Objective ▸
Locate each line of the material that contains "with", then return it.

Data provided ▸
-.-.-

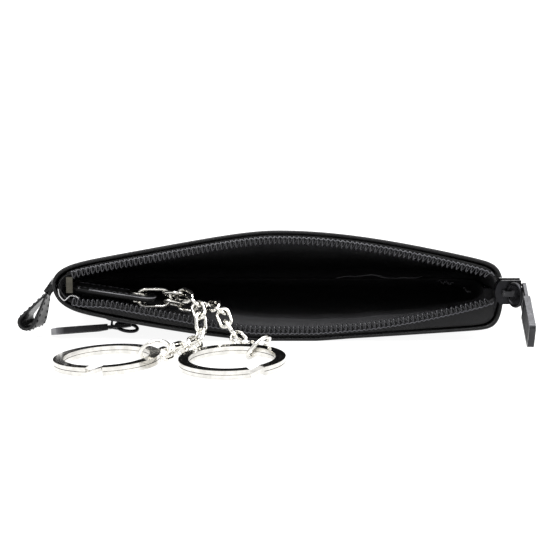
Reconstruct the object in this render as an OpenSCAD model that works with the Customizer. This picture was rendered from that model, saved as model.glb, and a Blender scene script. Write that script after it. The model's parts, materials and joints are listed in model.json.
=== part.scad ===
// Leather key case with an open zip mouth, an outside zip pocket,
// two chains on an inner strap and a flat split ring on each.
// The case lies on its back. X runs along the mouth, +Y goes into the
// case and Z is up. The origin is on the floor below the middle of the mouth.

/* [Case] */
// Width of the leather case
case_w = 111; // [100:1:124]
// Depth from the mouth to the closed edge
case_d = 72; // [60:1:90]
// Height of the open mouth at its middle
mouth_h = 28.2; // [25:0.2:32]
// Height of the left side seam at the mouth
left_seam_h = 14.5; // [13:0.1:16]
// Height of the right side seam at the mouth
right_seam_h = 12.8; // [12:0.1:14]
// Thickness at the closed edge
closed_t = 8.4; // [7.6:0.1:11]
// Radius of the two closed corners
corner_r = 12; // [6:0.5:20]
// Thickness of the leather
leather_t = 1; // [0.8:0.1:1.5]
// Thickness of the turned edge at the mouth
hem_t = 1; // [0.8:0.1:2.4]
// Width of the turned edge
hem_w = 6; // [4:0.5:10]
// Thickness of the lining
lining_t = 0.5; // [0.4:0.1:0.8]

/* [Main zip] */
// Thickness of the zip tapes
tape_t = 0.5; // [0.4:0.1:0.7]
// Width of the bare tape between the lower edge and its coil
low_tape_w = 1.1; // [0.6:0.1:3]
// Width of the bare tape between the upper edge and its coil
top_tape_w = 0.1; // [0.1:0.1:3]
// Pitch of the coil
coil_pitch = 1.2; // [1:0.1:1.6]
// Height of one row of the coil
coil_w = 2.2; // [1.8:0.1:2.6]
// Thickness of the coil
coil_t = 1.3; // [1:0.1:1.6]
// Diameter of the coil's wire
coil_wire = 0.5; // [0.4:0.05:0.6]

/* [Sliders] */
// Length of a slider
slider_l = 6.6; // [5.6:0.2:9]
// Width of a slider
slider_w = 6; // [5:0.2:7]
// Thickness of a slider's plates
slider_t = 0.9; // [0.7:0.1:1.2]
// Height of the crown above the plate
crown_h = 2.5; // [2.4:0.1:3]
// Wire of the bail ring
bail_wire = 0.9; // [0.7:0.05:1]
// Outer diameter of the bail ring
bail_d = 6.4; // [6:0.1:7.2]

/* [Pullers] */
// Length of a puller plate
plate_l = 20; // [14:0.5:26]
// Width of a puller plate
plate_w = 6.5; // [5.5:0.1:8]
// Thickness of a puller plate
plate_t = 1.6; // [1.2:0.1:1.8]
// Depth of the recess in each face
recess_d = 0.35; // [0.2:0.05:0.5]

/* [Loop and strap] */
// Width of the side loop
loop_w = 8; // [5:0.5:12]
// Thickness of the side loop
loop_t = 1; // [0.8:0.1:1.4]
// Length of the side loop
loop_l = 13; // [11:0.5:20]
// Outer diameter of the side loop's round end
loop_d = 5.6; // [4.6:0.2:8]
// Width of the inner strap
strap_w = 8; // [6:0.5:9]
// Thickness of the inner strap
strap_t = 1.5; // [1.2:0.1:2.2]
// Length of the inner strap
strap_l = 21; // [18:0.5:26]

/* [Chains and rings] */
// Outer length of a chain link
link_l = 6; // [5.6:0.1:7]
// Outer width of a chain link
link_w = 4.1; // [3.8:0.1:4.6]
// Wire of the chain links
link_wire = 0.95; // [0.9:0.05:1.1]
// Outer length of the oval ring in the strap
oval_l = 9.4; // [8.6:0.2:12]
// Outer width of the oval ring
oval_w = 5.4; // [5.2:0.1:6.4]
// Wire of the oval ring
oval_wire = 1; // [0.9:0.05:1.1]
// Outer diameter of the jump rings
jump_d = 8; // [7.6:0.1:9]
// Wire of the jump rings
jump_wire = 0.95; // [0.9:0.05:1.1]
// Outer diameter of the split key rings
ring_d = 25.6; // [22:0.2:30]
// Width of the key rings' flat band
band_w = 2.4; // [2:0.1:2.6]
// Thickness of one turn of the key rings
band_t = 0.95; // [0.8:0.05:1]

/* [Hidden] */
$fn = 48;
// Clearance between parts that move, and the overrun of cuts
run_gap = 0.1;
link_gap = 0.3;
cut_extra = 1;
soft_gap = 0.3;
half_w = case_w / 2;

// Shares that shape the open mouth, left and right of its middle
top_fall_shares = [0.81, 1];
top_bend_shares = [0.2, 0.6];
low_fall_shares = [0.81, 0.33];
low_bend_shares = [0.35, 0.3];
end_round = [20, 40];
// Share of the depth from which the closed edge rounds off
edge_round_share = 0.93;

function side_of(t) = t < 0 ? 0 : 1;
function mix(a, b, f) = a + (b - a) * f;
function seam_z(t, s) = mix(mix(left_seam_h, right_seam_h, (t + 1) / 2), closed_t / 2, s);
function end_fall(t) = sqrt(max(0, 1 - pow(min(1, abs(t)), end_round[side_of(t)])));
function edge_fall(s) = s <= edge_round_share ? 1
    : sqrt(max(0, 1 - pow((s - edge_round_share) / (1 - edge_round_share), 2)));
function fall(t, amount, bend) = amount[side_of(t)]
    * (sqrt(t * t + bend[side_of(t)] * bend[side_of(t)]) - bend[side_of(t)]);
function top_rise(t) = (mouth_h - seam_z(t, 0)) * (1 - fall(t, top_fall_shares, top_bend_shares));
function low_drop(t) = seam_z(t, 0) * (1 - fall(t, low_fall_shares, low_bend_shares));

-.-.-

The completed task ▸
Reconstruct the object in this render as an OpenSCAD model that works with the Customizer. This picture was rendered from that model, saved as model.glb, and a Blender scene script. Write that script after it. The model's parts, materials and joints are listed in model.json.
// Leather key case with an open zip mouth, an outside zip pocket,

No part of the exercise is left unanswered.